━━━ STORED RECORDS ━━━

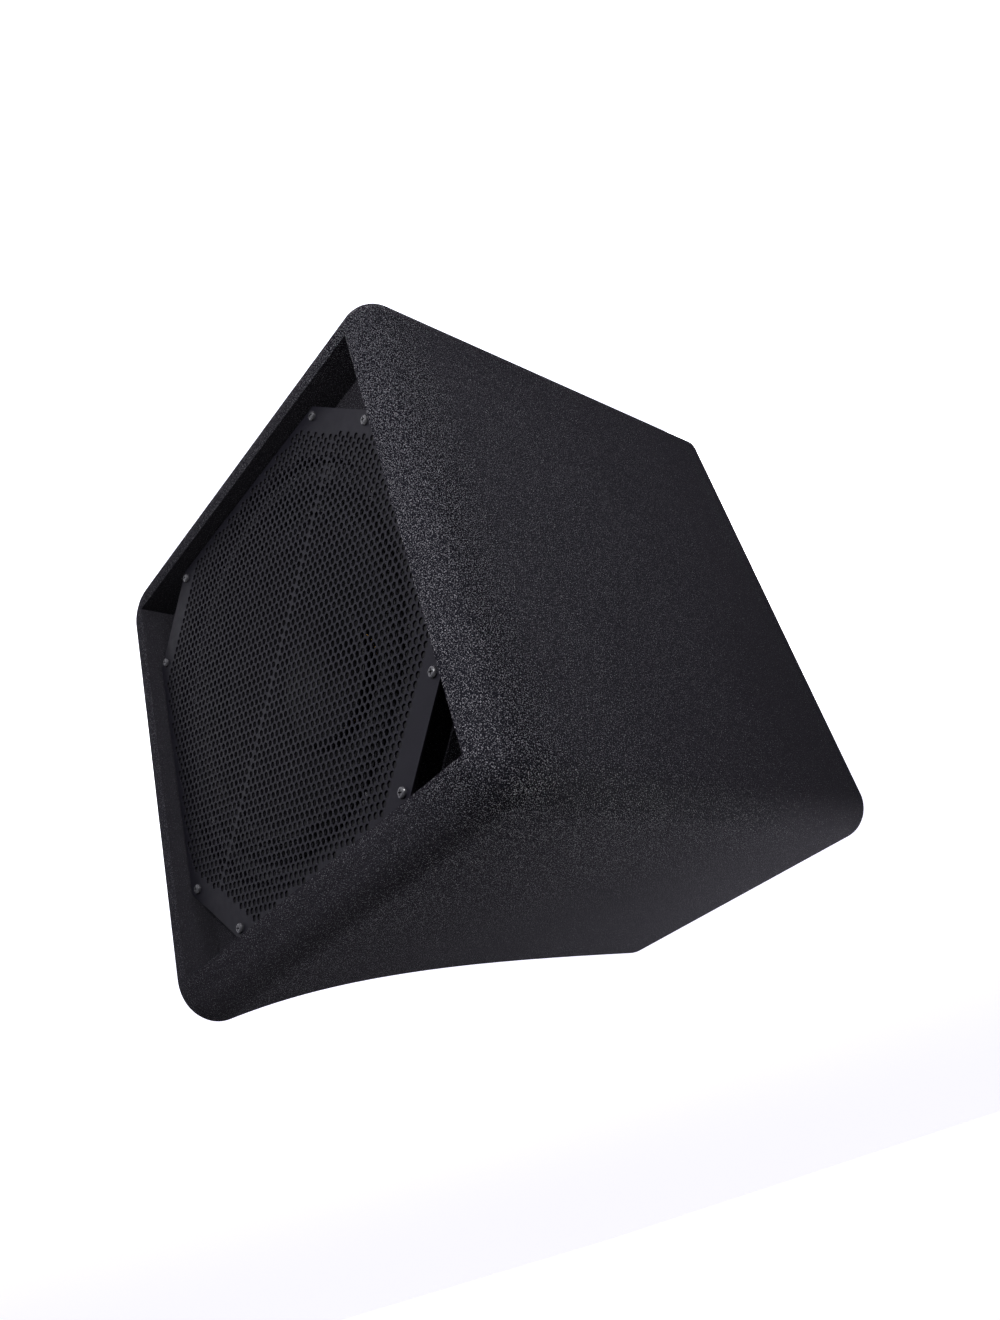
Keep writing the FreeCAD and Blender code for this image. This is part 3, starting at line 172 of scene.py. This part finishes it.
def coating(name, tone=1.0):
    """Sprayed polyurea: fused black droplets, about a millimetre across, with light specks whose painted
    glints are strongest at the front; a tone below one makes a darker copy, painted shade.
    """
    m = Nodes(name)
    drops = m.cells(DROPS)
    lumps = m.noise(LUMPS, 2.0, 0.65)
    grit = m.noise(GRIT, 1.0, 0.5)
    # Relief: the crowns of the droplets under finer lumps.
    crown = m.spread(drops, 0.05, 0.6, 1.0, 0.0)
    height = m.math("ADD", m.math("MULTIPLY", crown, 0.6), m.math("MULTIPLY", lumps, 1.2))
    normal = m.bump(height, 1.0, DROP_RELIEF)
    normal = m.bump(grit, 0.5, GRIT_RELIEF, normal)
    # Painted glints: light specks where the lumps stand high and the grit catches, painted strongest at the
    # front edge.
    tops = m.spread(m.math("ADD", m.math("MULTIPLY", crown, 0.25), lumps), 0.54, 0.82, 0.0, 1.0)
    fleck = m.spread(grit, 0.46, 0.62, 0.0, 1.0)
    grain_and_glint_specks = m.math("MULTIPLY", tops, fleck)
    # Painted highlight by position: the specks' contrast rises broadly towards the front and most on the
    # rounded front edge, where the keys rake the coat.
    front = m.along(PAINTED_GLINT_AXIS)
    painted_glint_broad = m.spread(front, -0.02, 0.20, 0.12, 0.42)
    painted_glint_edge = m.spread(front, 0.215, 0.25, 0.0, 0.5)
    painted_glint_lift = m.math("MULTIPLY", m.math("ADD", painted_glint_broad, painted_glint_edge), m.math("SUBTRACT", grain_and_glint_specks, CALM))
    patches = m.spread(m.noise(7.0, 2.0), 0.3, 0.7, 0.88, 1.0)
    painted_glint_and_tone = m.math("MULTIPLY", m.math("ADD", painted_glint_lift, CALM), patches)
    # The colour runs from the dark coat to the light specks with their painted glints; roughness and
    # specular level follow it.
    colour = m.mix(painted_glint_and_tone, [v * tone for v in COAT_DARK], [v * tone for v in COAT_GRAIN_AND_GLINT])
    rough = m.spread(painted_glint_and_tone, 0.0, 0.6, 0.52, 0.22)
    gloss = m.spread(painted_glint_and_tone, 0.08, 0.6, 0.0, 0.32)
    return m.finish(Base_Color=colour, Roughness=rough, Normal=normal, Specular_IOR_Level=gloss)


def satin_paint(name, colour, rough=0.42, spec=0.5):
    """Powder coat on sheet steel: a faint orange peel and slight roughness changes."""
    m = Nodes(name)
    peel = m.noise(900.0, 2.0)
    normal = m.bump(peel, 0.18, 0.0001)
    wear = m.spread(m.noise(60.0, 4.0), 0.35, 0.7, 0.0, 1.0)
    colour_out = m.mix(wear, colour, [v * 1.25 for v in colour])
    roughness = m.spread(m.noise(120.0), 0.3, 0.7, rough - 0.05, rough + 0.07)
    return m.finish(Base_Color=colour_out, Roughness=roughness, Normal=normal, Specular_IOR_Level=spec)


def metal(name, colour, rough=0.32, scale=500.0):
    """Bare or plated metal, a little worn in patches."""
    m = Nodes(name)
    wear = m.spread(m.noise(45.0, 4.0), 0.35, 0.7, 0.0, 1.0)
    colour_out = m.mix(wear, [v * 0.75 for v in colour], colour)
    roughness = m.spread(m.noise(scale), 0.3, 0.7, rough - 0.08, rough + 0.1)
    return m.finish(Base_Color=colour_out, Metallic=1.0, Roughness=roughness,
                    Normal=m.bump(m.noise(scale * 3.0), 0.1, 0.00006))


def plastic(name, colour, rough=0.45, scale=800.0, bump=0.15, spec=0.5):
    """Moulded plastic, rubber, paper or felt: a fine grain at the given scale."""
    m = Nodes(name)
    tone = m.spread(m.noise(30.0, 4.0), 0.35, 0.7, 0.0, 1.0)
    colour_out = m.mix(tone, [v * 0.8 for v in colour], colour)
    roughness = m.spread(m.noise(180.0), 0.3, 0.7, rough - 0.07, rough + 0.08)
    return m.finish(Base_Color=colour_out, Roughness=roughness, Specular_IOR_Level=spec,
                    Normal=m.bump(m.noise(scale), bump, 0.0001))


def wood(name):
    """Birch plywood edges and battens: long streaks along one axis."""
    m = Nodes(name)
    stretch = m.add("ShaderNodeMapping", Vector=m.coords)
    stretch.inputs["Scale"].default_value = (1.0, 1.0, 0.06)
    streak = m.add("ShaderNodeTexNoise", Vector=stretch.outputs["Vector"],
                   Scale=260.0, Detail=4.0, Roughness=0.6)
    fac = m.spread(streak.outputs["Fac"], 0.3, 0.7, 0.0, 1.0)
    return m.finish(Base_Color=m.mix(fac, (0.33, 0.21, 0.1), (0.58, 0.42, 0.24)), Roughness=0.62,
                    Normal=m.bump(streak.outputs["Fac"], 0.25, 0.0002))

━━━
━━━ STORED RECORDS ━━━

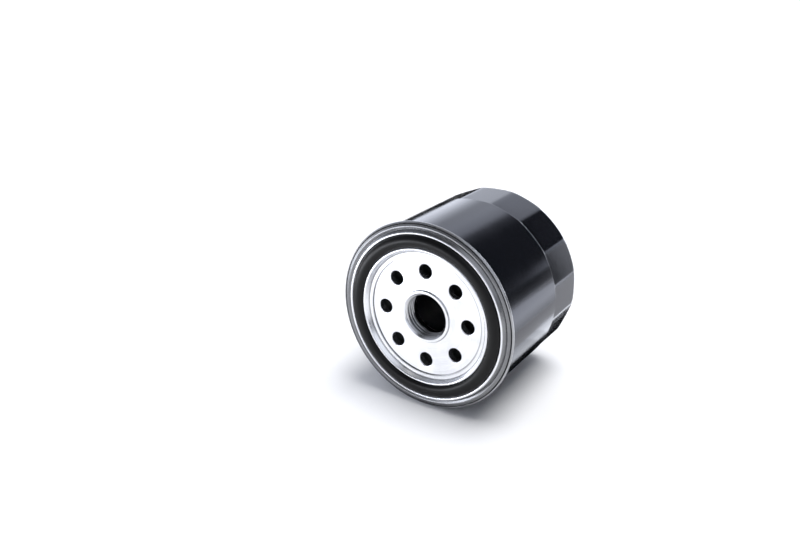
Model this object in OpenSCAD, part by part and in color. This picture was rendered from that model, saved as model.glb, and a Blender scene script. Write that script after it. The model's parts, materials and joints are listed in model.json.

━━━

§ **PROBLEM**
Beginning with the line that contains "Keep writing the" and ending with the line that contains "Roughness=rough, Normal=normal, Specular_IOR_Level=gloss)", repeat exactly those lines and no others.

§ **TASK SOLUTION**
Keep writing the FreeCAD and Blender code for this image. This is part 3, starting at line 172 of scene.py. This part finishes it.
def coating(name, tone=1.0):
    """Sprayed polyurea: fused black droplets, about a millimetre across, with light specks whose painted
    glints are strongest at the front; a tone below one makes a darker copy, painted shade.
    """
    m = Nodes(name)
    drops = m.cells(DROPS)
    lumps = m.noise(LUMPS, 2.0, 0.65)
    grit = m.noise(GRIT, 1.0, 0.5)
    # Relief: the crowns of the droplets under finer lumps.
    crown = m.spread(drops, 0.05, 0.6, 1.0, 0.0)
    height = m.math("ADD", m.math("MULTIPLY", crown, 0.6), m.math("MULTIPLY", lumps, 1.2))
    normal = m.bump(height, 1.0, DROP_RELIEF)
    normal = m.bump(grit, 0.5, GRIT_RELIEF, normal)
    # Painted glints: light specks where the lumps stand high and the grit catches, painted strongest at the
    # front edge.
    tops = m.spread(m.math("ADD", m.math("MULTIPLY", crown, 0.25), lumps), 0.54, 0.82, 0.0, 1.0)
    fleck = m.spread(grit, 0.46, 0.62, 0.0, 1.0)
    grain_and_glint_specks = m.math("MULTIPLY", tops, fleck)
    # Painted highlight by position: the specks' contrast rises broadly towards the front and most on the
    # rounded front edge, where the keys rake the coat.
    front = m.along(PAINTED_GLINT_AXIS)
    painted_glint_broad = m.spread(front, -0.02, 0.20, 0.12, 0.42)
    painted_glint_edge = m.spread(front, 0.215, 0.25, 0.0, 0.5)
    painted_glint_lift = m.math("MULTIPLY", m.math("ADD", painted_glint_broad, painted_glint_edge), m.math("SUBTRACT", grain_and_glint_specks, CALM))
    patches = m.spread(m.noise(7.0, 2.0), 0.3, 0.7, 0.88, 1.0)
    painted_glint_and_tone = m.math("MULTIPLY", m.math("ADD", painted_glint_lift, CALM), patches)
    # The colour runs from the dark coat to the light specks with their painted glints; roughness and
    # specular level follow it.
    colour = m.mix(painted_glint_and_tone, [v * tone for v in COAT_DARK], [v * tone for v in COAT_GRAIN_AND_GLINT])
    rough = m.spread(painted_glint_and_tone, 0.0, 0.6, 0.52, 0.22)
    gloss = m.spread(painted_glint_and_tone, 0.08, 0.6, 0.0, 0.32)
    return m.finish(Base_Color=colour, Roughness=rough, Normal=normal, Specular_IOR_Level=gloss)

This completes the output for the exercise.